Still, I’m not only curious how I’ll survive progress, but how society will as a whole.  America is in late empire, and there is no new Western power to take the helm like after Britain.  It’ll be interesting how that plays out for still-maturing Western countries like Canada, Australia, and New Zealand, but it seems like we’re shifting to a pre-Columbian paradigm dominated by the East.  As with any change, there’s uncertainty, although America will likely remain a major player in geopolitics for the long term, even if less hegemonic in scope.  I’m even more curious about what will become of us once those degrees we hammered thousands upon thousands of dollars on are rendered obsolete by AI.  Some say the singularity is nigh, some say it already happened and we were too busy tweeting to notice.  But I don’t think it has happened in the Kurzweilian sense, and once that happens, it’ll be interesting to see where things go.  If we can “survive” it, we’ll probably be better off.  But then there’s still climate change.  Maybe once we become a (hypothetical) Kardashev Type 1 civilization, we’ll have progressed towards not killing ourselves over differences and will have finally survived progress. 

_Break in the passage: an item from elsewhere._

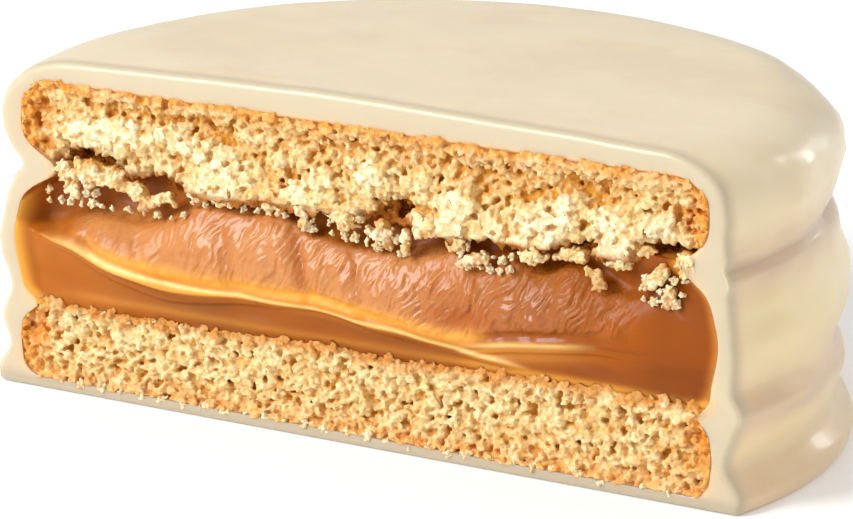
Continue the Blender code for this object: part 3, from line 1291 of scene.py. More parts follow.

But for now, I still have to live in a world ruled by filters and brands, all-the-while we became increasingly connected yet disconnected.  Maybe I’ll fuck off to Dawson City before having to bear the full front of our digital future.  Sounds nicer for someone unwilling to embrace digital advances like so many of my peers.  Then again, how different, really, is seeing a bunch of people, disparately glued to their phones, from seeing a different bunch of people glued to their books.  Despite being social animals, we’ve long desired our own “space” and privacy, at least in the Western world.